Quarenta anos depois, o tabuleiro político é outro. Mas, com a reação divertida às tentativas do adversário de ridicularizar sua risada, as lições de sua mãe sobre solidariedade (“vocês acham que caíram de um coqueiro?”,) e sua identidade birracial, Kamala, negra e indiana, crê Duncombe, conseguiu a proeza de “irritar o menino malvado Trump”. Ao mesmo tempo, à esquerda, viralizou ao mirar com “olhos de mãe brava” um manifestante que denunciava os ataques de Israel em Gaza. Ele interrompeu o protesto até que ela encerrasse seu discurso. Passou, diz o acadêmico, imagem de “firmeza institucional, diferente da bravata individual trumpista, uma xerife em oposição ao caubói”.

Governador do mesmo Minnesota de Mondale, Tim Walz, agora o vice da vice, trouxe para a chapa democrata, argumenta Duncombe, uma ideia de masculinidade diferente da de Trump e Vance. Veterano militar e atirador premiado, no magistério o futuro político se notabilizou pela defesa dos direitos de alunos LGBTQIA+ e da distribuição gratuita de merenda e de absorventes nas escolas. Com Kamala, produziu, em pouquíssimo tempo, algumas das imagens que o especialista classifica como as mais simbólicas da corrida eleitoral até o momento, com potencial de atrair eleitores independentes:

— Os emojis de cocos e coqueiros. As gargalhadas. As frases, registradas em vídeo, com construção moral próxima ao cidadão comum. Do ‘Donald, fale de mim na minha cara’, de Kamala, ao ‘eles, que não gostam de mulheres sem filhos e com gatos, são esquisitões’ de Walz, em resposta a uma declaração misógina de Vance. São, claro, provocações pensadas para empurrar os adversários para o extremo. Mas a estratégia salta aos olhos ao afirmar que os ‘normais’, no mundo de hoje, são eles.

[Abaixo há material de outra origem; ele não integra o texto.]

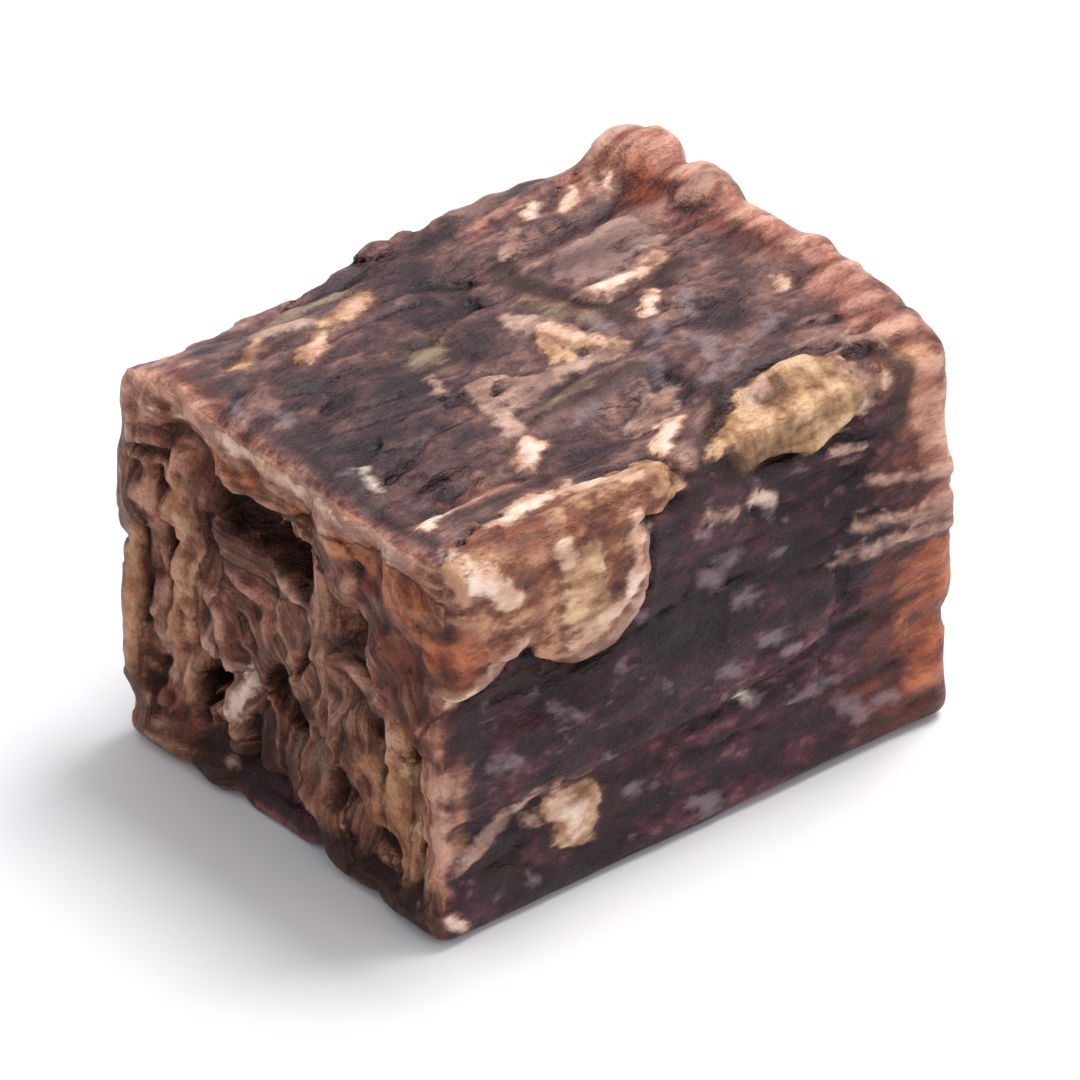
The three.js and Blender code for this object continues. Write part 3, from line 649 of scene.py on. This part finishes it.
def relief(p):
    """Height of all the fine relief over the solid's surface."""
    here = Points(p)
    cut = here.cut
    plain = 1 - 0.85 * smooth(golden_depth(here), -0.1, 0.1)
    on_side = plain * pressed_relief(here)[0] + fragment_relief(here)
    height = (1 - cut) * on_side + cut * cut_relief(here)[0]
    # The cube stands on its underside, so that is nearly flat
    under = smooth(p[:, 2], 0.9, 0.3)
    return np.where(under > 0, (1 - 0.75 * under) * height - 0.02 * under, height)


def carve(distance, low):
    """The distance with the relief's height taken off it near the surface."""
    band = np.nonzero(np.abs(distance) < BAND)
    p = low + np.stack(band, axis=1) * STEP
    carved = distance.copy()
    carved[band] -= relief(p)
    return carved


def spread(start, allowed):
    """All the cells of allowed that can be reached from start."""
    reached = start & allowed
    count = 0
    while reached.sum() != count:
        count = reached.sum()
        for _ in range(STEPS_TO_A_COUNT):
            grown = reached.copy()
            for axis in range(3):
                ahead = np.moveaxis(grown, axis, 0)
                behind = np.moveaxis(reached, axis, 0)
                ahead[1:] |= behind[:-1]
                ahead[:-1] |= behind[1:]
            reached = grown & allowed
    return reached


def one_solid(distance):
    """Drops loose crumbs and fills closed bubbles."""
    inside = distance < 0
    start = np.zeros_like(inside)
    middle = tuple(size // 2 for size in inside.shape)
    start[middle] = True
    core = spread(start, inside)
    start[middle] = False
    start[0, 0, 0] = True
    outside = spread(start, ~core)
    distance = np.where(inside & ~core, SPECK, distance)
    return np.where(~outside & ~core, -SPECK, distance)


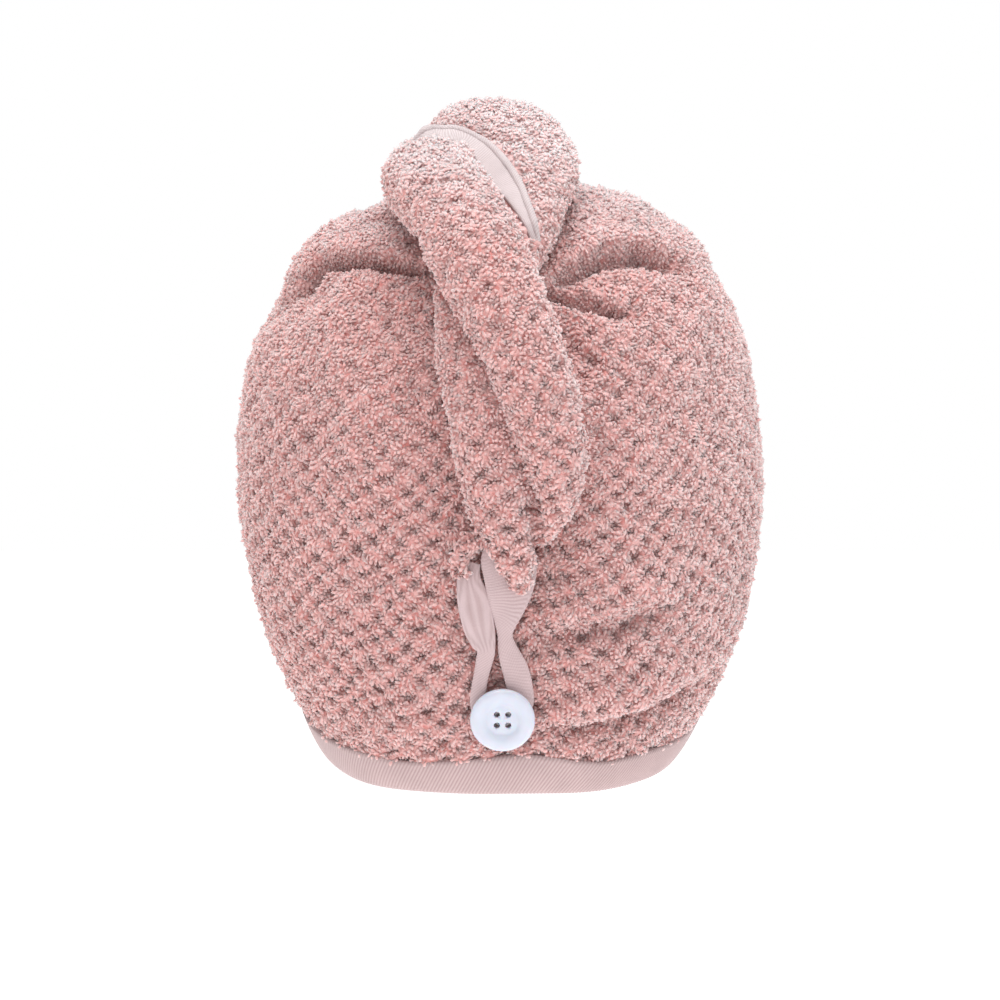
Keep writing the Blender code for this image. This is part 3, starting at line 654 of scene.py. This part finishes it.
def slopeOf(mesh, values):
    # gradient of a value over a mesh, one vector for each vertex
    places, _ = vertexArrays(mesh)
    ends = np.zeros(len(mesh.edges) * 2, int)
    mesh.edges.foreach_get("vertices", ends)
    a, b = ends.reshape(-1, 2).T
    run = places[b] - places[a]
    longSquared = np.maximum((run * run).sum(1), 1e-12)[:, None]
    rise = (values[b] - values[a])[:, None] * run / longSquared
    total, count = np.zeros(places.shape), np.zeros(len(places))
    for end in (a, b):
        np.add.at(total, end, rise)
        np.add.at(count, end, 0.5)
    return total / np.maximum(count, 1)[:, None]


def combOver(mesh, puff, down):
    # tufts splay from the crown of each puff towards the dimples
    away = -0.0040 * slopeOf(mesh, puff)
    away /= np.maximum(np.linalg.norm(away, axis=1, keepdims=True), 1.0)
    places, normals = vertexArrays(mesh)
    swirl = np.array([noise.noise_vector(Vector(p) * pile["swirlScale"]) for p in places])
    swirl -= normals * (swirl * normals).sum(1, keepdims=True)
    return away + 0.3 * down + pile["swirl"] * swirl


def packTuftUv(mesh, tuftVerts=7):
    # one small cell of the map for each tuft
    loops = np.zeros(len(mesh.loops), int)
    mesh.loops.foreach_get("vertex_index", loops)
    tuft, corner = loops // tuftVerts, loops % tuftVerts
    cells = int(math.ceil(math.sqrt(tuft.max() + 1)))
    shape = np.array(((0.1, 0.1), (0.5, 0.1), (0.9, 0.1), (0.1, 0.5), (0.5, 0.5), (0.9, 0.5),
                      (0.5, 0.9)))
    uv = (np.stack([tuft % cells, tuft // cells], -1) + shape[corner]) / cells
    layer = mesh.uv_layers.new(name="OFBake")
    layer.data.foreach_set("uv", uv.astype(np.float32).ravel())


pileTufts, twillRibs, tuftShape = tuftTree(), ribTree(), makeTuft()


def growPile(skin, name, sector, spacing, seed):
    values = {
        "Tuft": tuftShape, "Material": plushPile, "Sector": float(sector),
        "Spacing": spacing, "Length": pile["tuftLength"],
        "Width": pile["tuftWidth"], "Lean": pile["lean"], "Mess": pile["mess"],
        "Rise": pile["rise"], "Seed": seed,
    }
    grower = placed(name, skin.data)
    useTree(grower, pileTufts, values)
    made = finished(grower, name)
    packTuftUv(made.data)
    for layer in list(made.data.attributes):
        if layer.name in ("comb", "cover", "sector"):
            made.data.attributes.remove(layer)
    print(name, "tufts", len(made.data.vertices) // 7)
    return made


def lattice(across, up, places):
    # 1 on the puffs, 0 in the dimples between them, slightly irregular
    drift = np.array([noise.noise_vector(Vector(p) * pile["driftScale"]) for p in places])
    slant = math.radians(pile["latticeSlant"])
    a = across * math.cos(slant) / pile["latticePitch"] + drift[:, 0] * pile["drift"]
    b = up * math.sin(slant) / pile["latticePitch"] + drift[:, 1] * pile["drift"]
    p, q = np.cos(math.pi * (a + b)) ** 2, np.cos(math.pi * (a - b)) ** 2
    dimple = (p * q) ** 1.2
    groove = np.maximum(p, q) ** 6
    # higher up the dimples fade and loose clumps take their place
    high = smooth((places[:, 2] - pile["fadeFrom"]) / pile["fadeOver"])
    clump = np.array([noise.noise(Vector(p) * pile["clumpScale"]) for p in places])
    deep = np.clip(0.85 + 0.45 * drift[:, 2], 0.5, 1) * (1 - 0.5 * high)
    sunk = (dimple + 0.30 * groove) * deep
    return np.clip(1 - sunk - pile["clumpShare"] * high * np.maximum(clump, 0), 0, 1)


def lumps(places, size):
    return np.array([noise.noise(Vector(p) / size) for p in places])


def hemTop(theta):
    # the pile rolls over the binding, less in the middle of the nape
    x = hoodForm["width"] / 2 * np.sin(theta)
    roll = 1.0 + 0.20 * np.exp(-((x - 0.008) / 0.020) ** 2) - 0.10 * np.exp(
        -((np.abs(x - 0.002) - 0.045) / 0.016) ** 2)
    return hoodForm["hemHeight"] * np.where(np.cos(theta) > 0, roll, 1.0)


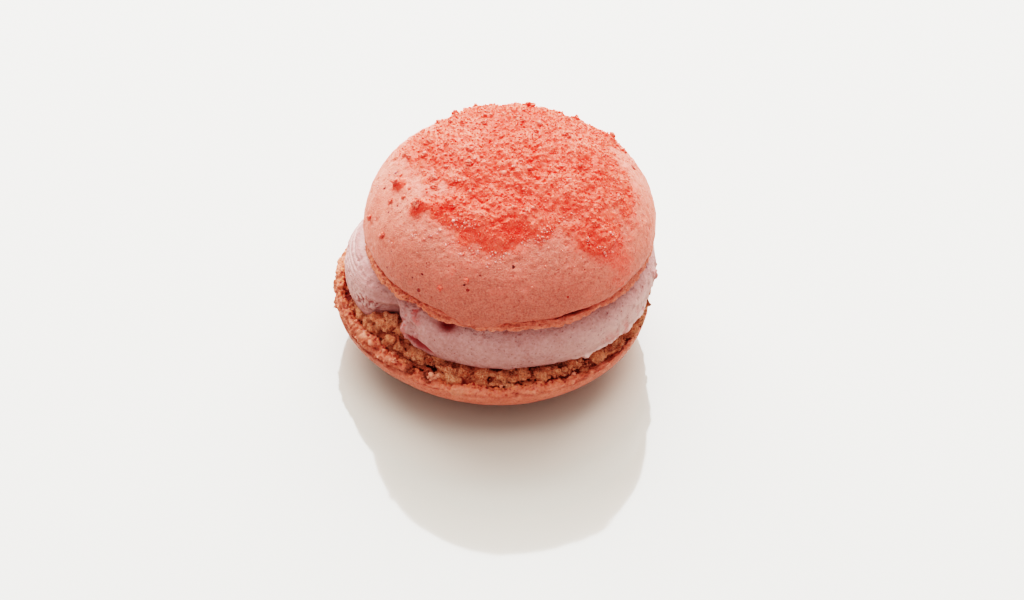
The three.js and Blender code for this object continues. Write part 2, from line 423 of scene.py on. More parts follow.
def add(tree, kind, inputs=None, **settings):
    """Adds a node. inputs gives its sockets values or other nodes' outputs, by name or number."""
    node = tree.nodes.new("ShaderNode" + kind)
    for key, value in settings.items():
        setattr(node, key, value)
    for key, value in (inputs or {}).items():
        if isinstance(value, bpy.types.NodeSocket):
            tree.links.new(value, node.inputs[key])
        else:
            node.inputs[key].default_value = value
    return node


def math_node(tree, operation, first, second, clamp=False):
    """The output of a node that works out one sum, held between 0 and 1 if clamp is true."""
    return add(tree, "Math", {0: first, 1: second}, operation=operation, use_clamp=clamp).outputs[0]


def new_group(name, output, **numbers):
    """A node group that takes coordinates and named numbers and gives one value: its tree, what its input
    node gives out and the socket that its result goes to."""
    tree = bpy.data.node_groups.new(name, "ShaderNodeTree")
    tree.interface.new_socket("Coordinates", in_out="INPUT", socket_type="NodeSocketVector")
    for label, default in numbers.items():
        socket = tree.interface.new_socket(label, in_out="INPUT", socket_type="NodeSocketFloat")
        socket.default_value = default
    tree.interface.new_socket(output, in_out="OUTPUT", socket_type="NodeSocketFloat")
    given = tree.nodes.new("NodeGroupInput").outputs
    return tree, given, tree.nodes.new("NodeGroupOutput").inputs[output]


def texture(tree, kind, place, size, **inputs):
    """A texture at those coordinates whose cells have that size in millimetres."""
    scale = math_node(tree, "DIVIDE", 1 / MM, size)
    return add(tree, "Tex" + kind, {"Vector": place, "Scale": scale, **inputs}).outputs


def make_patches():
    """Soft patches: fractal noise of one size, spread about its middle by contrast."""
    tree, given, taken = new_group("soft_patches", "Mask", Size=5.0, Contrast=3.0)
    clouds = texture(tree, "Noise", given["Coordinates"], given["Size"], Detail=4.0, Roughness=0.6)
    off = math_node(tree, "SUBTRACT", clouds[0], 0.5)
    spread = math_node(tree, "MULTIPLY", off, given["Contrast"])
    tree.links.new(math_node(tree, "ADD", spread, 0.5, clamp=True), taken)
    return tree


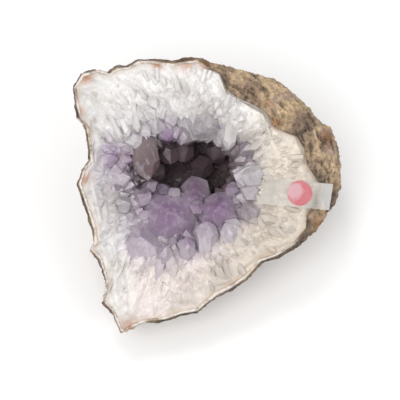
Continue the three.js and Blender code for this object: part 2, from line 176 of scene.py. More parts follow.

Podem até perder em novembro, mas o farão com ousadia.

Reféns do contexto

Os “novos democratas” conseguiram interagir com a militância, aponta o especialista, com mais sucesso do que os rivais. Fazer o eleitor produzir conteúdo com potencial ainda maior de viralizar, a partir da produção da campanha, como se vê em sacadas como o “TimTok” de Walz é, destaca Duncombe, ouro.

— O eleitor se sente parte de um movimento, como o de (Barack) Obama em 2008, pela via da esperança, e o de Trump em 2016, pela do ressentimento. Se essa multiplicação de imagens levará Kamala à Casa Branca, é cedo para dizer. Sua campanha parece ter entendido melhor a dinâmica da corrida, mas uma das lições do atentado a Trump é a de que hoje podemos até controlar o significado de imagens grandiosas, mas nos tornamos ainda mais reféns do contexto em que elas serão inseridas nas plataformas em velocidade cada vez maior — diz o professor.